The energy range of the Beijing collider, 1 to 2.2 billion electron volts per beam, contained a lot of puzzling left-behind physics, including the tau, a sort of superfat electron, for which nature has no obvious purpose, and the so-called J/psi. The J/psi, consisting of a pair of quarks each exhibiting the quantum property known whimsically as charm, set off a revolution and led to Nobel prizes when it was discovered in 1974.

“There is a lot going on in that energy region,” said Frederick A. Harris, a professor of physics at the University of Hawaii, who works often at the Beijing collider. By tuning the energy of their colliding beams, the Chinese researchers have been able to measure the mass of the tau very precisely, as well as carry out detailed studies of the J/psi and similar particles.

In the collider’s energy range, Dr. Chen said simply, “We dominate.”

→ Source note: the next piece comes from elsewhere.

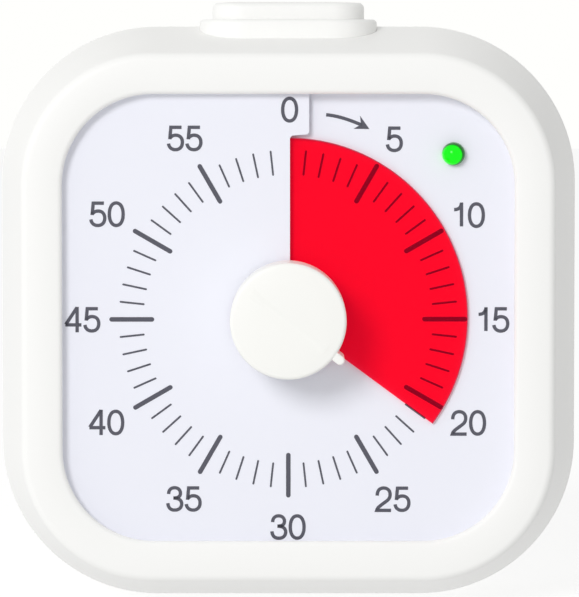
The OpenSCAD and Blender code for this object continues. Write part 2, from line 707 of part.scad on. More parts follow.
module led() color("lime") face() at(led_at) {
    level = dial_z + spiral_rise / 8;
    rod(led_dia, tray_z + 0.6, level + 0.5);
    intersection() {
        translate([0, 0, level + 0.5]) sphere(d = led_dia);
        rod(led_dia + 1, level + 0.5 - eps, level + 5);
    }
    rod(led_dia + 0.9, tray_z, tray_z + 0.8);
    for (s = [-1, 1]) translate([s * 0.7, 0, 0]) rod(0.5, base_z - 4, tray_z + eps);
}

module battery_cell() color("steelblue") translate([0, cell_y, cell_up]) rotate([0, 90, 0])
    translate([0, 0, -cell_len / 2]) {
        cylinder(d = cell_dia, h = cell_len - 1);
        translate([0, 0, cell_len - 1 - eps]) cylinder(d = 5.5, h = 1 + eps);
    }

// A round wire wound in a helix about z, from height z0 up to z1, from diameter d0 to d1.
module helix(wire, d0, d1, z0, z1, turns) {
    sides = 6;
    n = 16 * turns;
    up = z1 - z0 - wire;
    points = [for (i = [0:n], j = [0:sides - 1])
        let (t = i / n, a = 360 * turns * t, b = 360 * j / sides,
             r = (d0 + (d1 - d0) * t - wire) / 2 + wire / 2 * cos(b))
        [r * cos(a), r * sin(a), z0 + wire / 2 + up * t + wire / 2 * sin(b)]];
    polyhedron(points, concat(
        [[for (j = [sides - 1:-1:0]) j], [for (j = [0:sides - 1]) n * sides + j]],
        [for (i = [0:n - 1], j = [0:sides - 1])
            let (q = i * sides + j, s = i * sides + (j + 1) % sides)
            [q, s, s + sides, q + sides]]));
}

// Both contacts are plates against the ends of the bay; one has a dimple and one a spring.
contact_t = 0.5;
contact_room = bay_half - cell_len / 2 - 2 * seat;
module contact_plate() color("silver") translate([bay_half - seat, cell_y, cell_up]) rotate([0, -90, 0]) {
    translate([-contact_w / 2, -contact_w / 2, 0]) cube([contact_w, contact_w, contact_t]);
    cylinder(d1 = contact_w / 2, d2 = 3, h = contact_room);
}
module contact_spring() color("silver") translate([-bay_half + seat, cell_y, cell_up]) rotate([0, 90, 0]) {
    translate([-contact_w / 2, -contact_w / 2, 0]) cube([contact_w, contact_w, contact_t]);
    helix(0.5, contact_w - 2, contact_w / 2, contact_t - 0.1, contact_room, 2);
}

// The volume switch stands on the back of the board, and its slider reaches through the case.
slot_gap = 0.2;
tongue_in = 1.2;
module volume_switch() color("silver") translate([volume_x, board_y + board_t, board_mid]) difference() {
    translate([-switch_w / 2, 0, -switch_d / 2]) cube([switch_w, switch_h, switch_d]);
    translate([-slider_w / 2 - volume_travel - slot_gap, switch_h - tongue_in - air, -slider_h / 3 - air])
        cube([slider_w + 2 * (volume_travel + slot_gap), tongue_in + 1, 2 * (slider_h / 3 + air)]);
}
module volume_slider() color("dimgray") translate([volume_x, 0, board_mid]) {
    foot = board_y + board_t + switch_h;
    difference() {
        translate([-slider_w / 2, foot + slot_gap, -slider_h / 2])
            cube([slider_w, back_y - foot - slot_gap, slider_h]);
        for (i = [-1:1]) translate([i * 1.1 - 0.25, back_y - 0.4, -slider_h]) cube([0.5, 1, 2 * slider_h]);
    }
    translate([-slider_w / 2, foot - tongue_in, -slider_h / 3])
        cube([slider_w, tongue_in + slot_gap + eps, 2 * slider_h / 3]);
}

// The collar is a cup that is held between the shells and guides the button.
module button_collar() color("white") translate([0, button_y, 0]) difference() {
    union() {
        pill(collar_w, collar_d, cage_floor, collar_top);
        pill(collar_w + 2 * flange_out, collar_d + 2 * flange_out, flange_top - flange_t, flange_top);
    }
    pill(collar_w - 2 * collar_rim + 2 * button_gap, collar_d - 2 * collar_rim + 2 * button_gap,
         flange_top, collar_top + eps);
    pill(collar_w - 2 * collar_rim + 2, collar_d - 2 * collar_rim + 2, cage_floor + cage_t, flange_top + eps);
    rod(stem_dia + 2 * fit, cage_floor - eps, flange_top);
}

module top_button() color("white") translate([0, button_y, 0]) {
    w = collar_w - 2 * collar_rim;
    d = collar_d - 2 * collar_rim;
    pill(w, d, flange_top - seat - eps, button_top - 0.8);
    pill(w - 0.6, d - 0.6, button_top - 0.8 - eps, button_top - 0.3);
    pill(w - 1.6, d - 1.6, button_top - 0.3 - eps, button_top);
    pill(w + 1.4, d + 1.4, flange_top - seat - flange_t, flange_top - seat);
    rod(stem_dia, stem_end, flange_top - flange_t);
}

spring_turns = 5;
module button_spring() color("silver") translate([0, button_y, 0])
    helix(spring_wire, spring_dia, spring_dia, cage_floor + cage_t + seat, flange_top - flange_t - 2 * seat,
          spring_turns);

module tact_switch() color("black") translate([0, button_y, 0]) difference() {
    translate([-tact_w / 2, -tact_d / 2, tact_low])
        cube([tact_w, board_y - button_y + tact_d / 2, tact_top - tact_low]);
    rod(plunger_dia + 4 * fit, tact_low + 0.5, stem_end);
}
module switch_plunger() color("dimgray") translate([0, button_y, 0])
    rod(plunger_dia, stem_end - plunger_len, stem_end - eps);

// A screw along z: its head sits on z0, and its shank runs up from there.
module screw(shank, head, z0, length) difference() {
    union() {
        rod(shank, z0, z0 + length);
        rod(head, z0 - shank * 0.6, z0);
    }
    for (a = [0, 90]) rotate(a) translate([-head * 0.3, -0.25, z0 - shank])
        cube([head * 0.6, 0.5, shank * 0.7]);
}

module case_screws() color("silver") face() corners()
    screw(screw_dia - 2 * seat, boss_dia - 1.6, -seam_d - boss_floor, boss_floor + boss_screw);
module tray_screws() color("silver") face() sides()
    screw(small_screw_dia - 2 * seat, small_head_dia - 0.4, base_z, tray_t + 2.2);
module movement_screws() color("silver") face() movement_corners()
    screw(small_screw_dia - 2 * seat, small_head_dia, train_z, base_t + tray_t - 0.5);
module board_screws() color("silver") for (sx = [-1, 1]) board_place(sx)
    screw(small_screw_dia - 2 * seat, small_head_dia, board_y, board_t + 4);

front_bezel();
rear_case();
battery_door();
dial_card();
dial_tray();
red_film();
film_hub();
knob();
knob_shaft();
clutch_spring();
shaft_clip();
movement_base();
movement_cover();
centre_wheel();
third_wheel();
second_wheel();
rotor();
stator();
coil();
circuit_board();
crystal();
sounder();
led();
battery_cell();
contact_spring();
contact_plate();
volume_switch();
volume_slider();
button_collar();
top_button();
button_spring();
tact_switch();
switch_plunger();
case_screws();
tray_screws();
movement_screws();
board_screws();
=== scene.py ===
"""Looks of the visual countdown timer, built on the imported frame.

Sizes are millimetres and meshes are metres. The row frame is the CAD's own. The face frame has x
to the right, y up and z towards the viewer, with its zero on the dial axis in the plane of the
front ring.
"""

from __future__ import annotations

import logging
import math
from dataclasses import dataclass, field
from enum import Enum
from functools import cache
from typing import Iterable, Sequence

import bmesh  # noqa: E402
import bpy  # noqa: E402
from mathutils import Matrix, Vector  # noqa: E402


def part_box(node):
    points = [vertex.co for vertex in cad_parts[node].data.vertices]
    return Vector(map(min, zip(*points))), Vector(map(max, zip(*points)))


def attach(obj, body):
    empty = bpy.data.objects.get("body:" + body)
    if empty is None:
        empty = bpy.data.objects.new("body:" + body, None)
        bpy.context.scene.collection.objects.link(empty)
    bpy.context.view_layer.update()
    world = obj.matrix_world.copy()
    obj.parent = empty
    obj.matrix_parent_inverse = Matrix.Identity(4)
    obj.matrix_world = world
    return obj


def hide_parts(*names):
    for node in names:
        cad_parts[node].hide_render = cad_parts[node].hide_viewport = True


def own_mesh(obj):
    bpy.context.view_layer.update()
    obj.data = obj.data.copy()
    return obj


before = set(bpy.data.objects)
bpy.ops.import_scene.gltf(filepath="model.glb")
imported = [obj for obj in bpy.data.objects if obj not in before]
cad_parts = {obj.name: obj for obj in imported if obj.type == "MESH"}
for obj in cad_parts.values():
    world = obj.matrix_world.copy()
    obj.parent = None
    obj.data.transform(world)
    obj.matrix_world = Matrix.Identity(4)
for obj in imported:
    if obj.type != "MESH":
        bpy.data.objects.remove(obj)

LOG = logging.getLogger("timer")
MM = 0.001
TURN = math.tau
# How far a cutter reaches past what it cuts, and how far a joined piece reaches into its neighbour.
PAST = 1.0
BITE = 0.5
# A length in millimetres, and one in metres for meshes, under which two points count as one.
TINY, SPECK = 1e-6, 1e-7
QUARTERS = ((1, 1), (-1, 1), (-1, -1), (1, -1))
Point = tuple[float, float, float]
Pair = tuple[float, float]
Object = bpy.types.Object
Node = bpy.types.Node
Tree = bpy.types.NodeTree
Socket = bpy.types.NodeSocket


# ---------------------------------------------------------------- places from the frame


def low(node: str) -> Vector:
    """Lowest corner of a CAD node, in millimetres."""
    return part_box(node)[0] / MM


def high(node: str) -> Vector:
    """Highest corner of a CAD node, in millimetres."""
    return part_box(node)[1] / MM


def middle(node: str) -> Vector:
    """Centre of a CAD node's box, in millimetres."""
    return (low(node) + high(node)) / 2


def row(x: float, y: float, z: float) -> Vector:
    """A point of the row frame, from millimetres to metres."""
    return Vector((x, y, z)) * MM


@dataclass(frozen=True)
class FaceFrame:
    """The dial's own axes, as a plane and an axis of the row frame."""

    front: float = low("front_bezel").y
    axis: float = middle("knob_shaft").z

    def place(self, x: float, y: float, z: float) -> Vector:
        """A point of the face frame as metres of the row frame."""
        return row(x, self.front - z, self.axis + y)

    def depth(self, world_y: float) -> float:
        """The face frame's z of a depth in the row frame, both in millimetres."""
        return self.front - world_y

    def spot(self, node: str) -> Pair:
        """Where the centre of a CAD node lies, across and up from the dial axis."""
        centre = middle(node)
        return centre.x, centre.z - self.axis


FACE = FaceFrame()


@dataclass(frozen=True)
class CaseShape:
    """Outline that both shells share: straight sides between round corners."""

    corner_r: float = 24.3
    wall: float = 2.2
    shoulder_r: float = 1.4
    flank_in: float = 3.95
    ring_w: float = 6.4
    ring_crown: float = 0.12
    undercut: float = 0.7
    seam_edge: float = 0.12
    corner_steps: int = 28
    width: float = high("front_bezel").x - low("front_bezel").x
    height: float = high("rear_case").z - low("rear_case").z
    seam: float = FACE.depth(high("front_bezel").y)
    back: float = FACE.depth(high("rear_case").y)
    dial_back: float = FACE.depth(low("dial_tray").y)

    @property
    def half_x(self) -> float:
        """Distance of the corner centres from the axis, sideways."""
        return self.width / 2 - self.corner_r

    @property
    def half_y(self) -> float:
        """Distance of the corner centres from the middle, up and down."""
        return self.height / 2 - self.corner_r

    @property
    def drop(self) -> float:
        """Height of the middle of the case above the dial axis."""
        return self.height / 2 - FACE.axis

    @property
    def opening_u(self) -> float:
        """Corner radius of the dial opening."""
        return self.corner_r - self.flank_in - self.ring_w

    @property
    def slope(self) -> float:
        """How far the front shell's flank slopes in for each millimetre of depth."""
        return self.flank_in / (-self.seam - self.shoulder_r)

    def loop(self, u: float, z: float) -> list[Vector]:
        """The outline at distance u out from the corner centres, at depth z.

        Args:
            u: Corner radius of the loop.
            z: Depth in the face frame.

        Returns:
            The loop's points, counter-clockwise as seen by the viewer.
        """
        points = []
        for k, (sx, sy) in enumerate(QUARTERS):
            for i in range(self.corner_steps + 1):
                a = math.radians(90 * (k + i / self.corner_steps))
                x = sx * self.half_x + u * math.cos(a)
                y = sy * self.half_y + self.drop + u * math.sin(a)
                points.append(FACE.place(x, y, z))
        return points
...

Among the collider’s achievements, Dr. Harris said, was the most precise measurement yet of a number called “R.” In the so-called standard model, which currently rules particle physics, this parameter measures the likelihood of fireballs produced in the collider to materialize into so-called hadrons, particles made of quarks as opposed to other, simpler particles known as muons. That involved “changing the machine energy 91 times,” explained Dr. Harris.